Some fabrics bounce back overnight. Others stay visibly tired.
2. Heat response under stress
Not just breathability, but what happens after sweating in it for hours.
Some clothes start fine and degrade quietly. Others stay stable.
3. Re-wear tolerance
Can I wear it again tomorrow without feeling physically or mentally done with it?
If not, it doesn’t belong in a travel rotation.
A real travel day (how breakdown actually happens)
A typical day I’ve experienced:
Morning: everything looks clean, simple, intentional
Midday: walking + heat starts changing how fabric sits
Afternoon: AC-heavy stop makes layering uncomfortable
Evening: everything still “looks fine” but feels off
By night:
- shirt feels slightly damp in areas you didn’t notice earlier
- pants don’t sit the same way anymore
- shoes feel tighter after constant movement
- I’m mentally ready to stop wearing the outfit
Nothing exploded. Nothing failed suddenly.
It just degraded slowly until it stopped being comfortable.
What actually changes when you understand this
Once you stop treating travel as a styling problem, packing becomes simpler.
You stop asking:
- what looks good together
And start asking:
- what survives a full day under changing conditions
That shift removes most of the guesswork.
It also changes what you pack:
- fewer “statement” pieces
- more repeat-tolerant basics
- less emphasis on matching, more on endurance
Conclusion
Most travel outfit advice focuses on how things look at the start of the day. But travel doesn’t happen at the start of the day. It happens across hours of movement, heat, sitting, and constant environmental shifts.

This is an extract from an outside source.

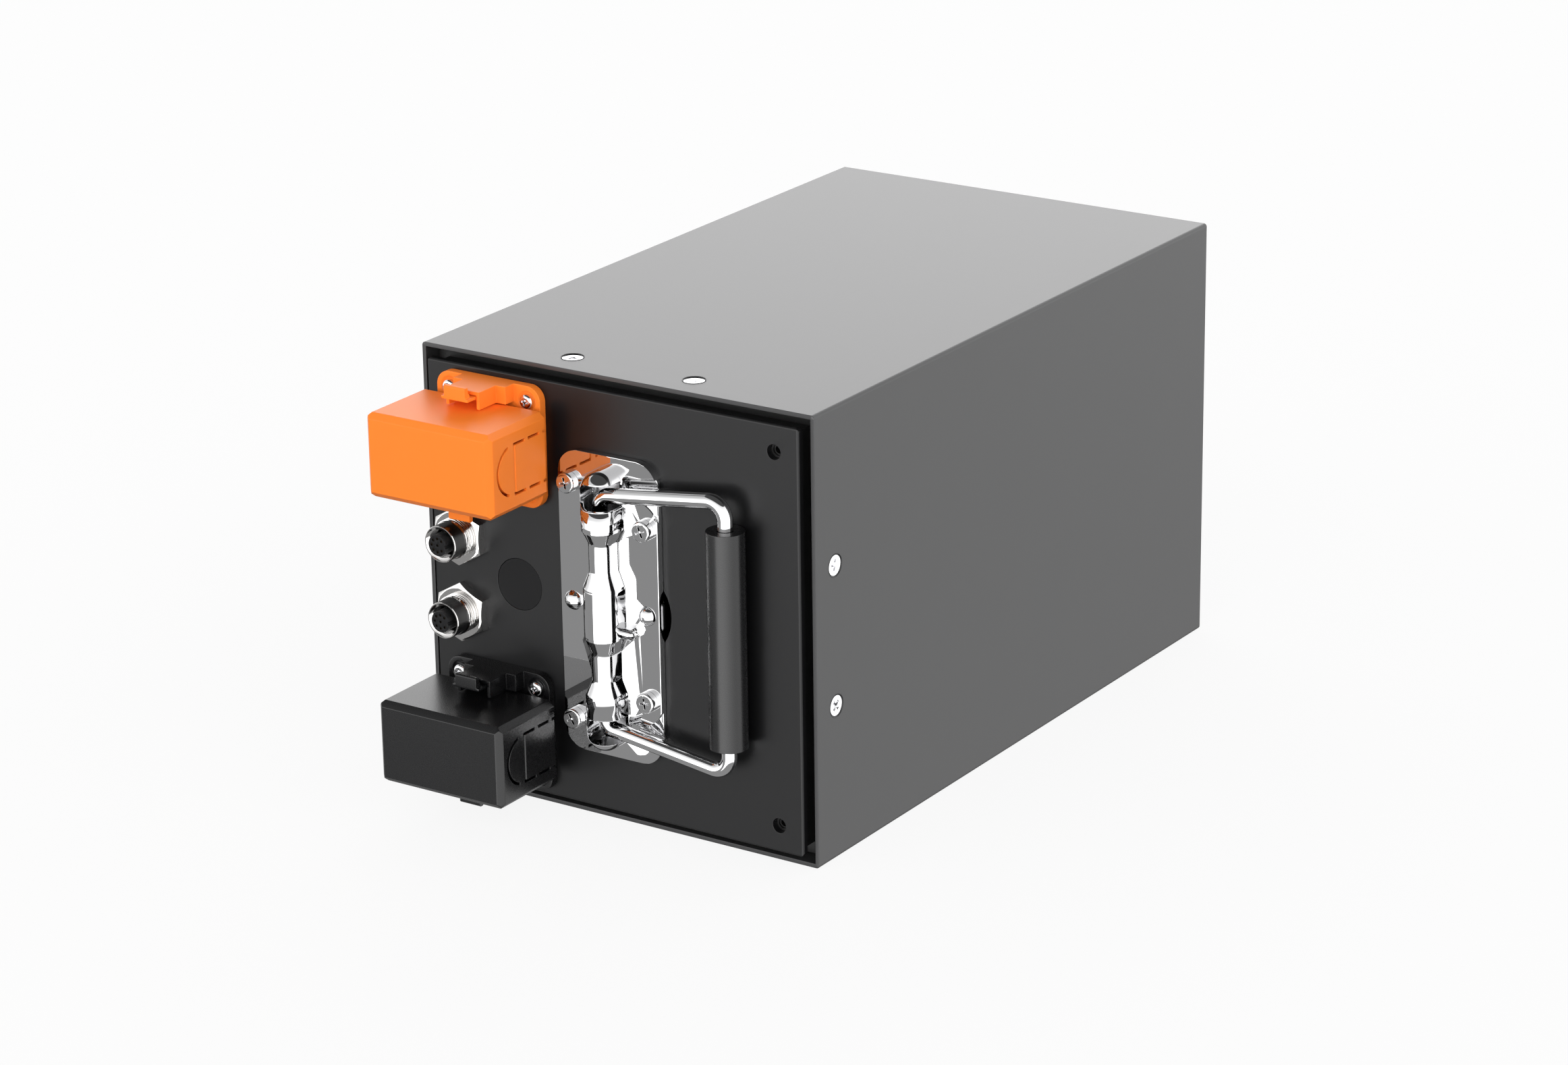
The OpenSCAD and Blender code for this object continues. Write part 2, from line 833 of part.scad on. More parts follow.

That’s where outfits break down. Slowly. Predictably. In ways you don’t notice until you’re already uncomfortable.
Once you start looking at clothing through conditions instead of styling, the entire idea of a “perfect travel outfit” stops making sense.
What matters is not how it starts. It’s how long it holds up.
Practical takeaway
Before packing anything, I now run a simple check: what happens to this after 6–8 hours of heat, sitting, walking, and being worn the next day again?
If the answer feels uncertain, I leave it out. Even if it looks perfect in theory.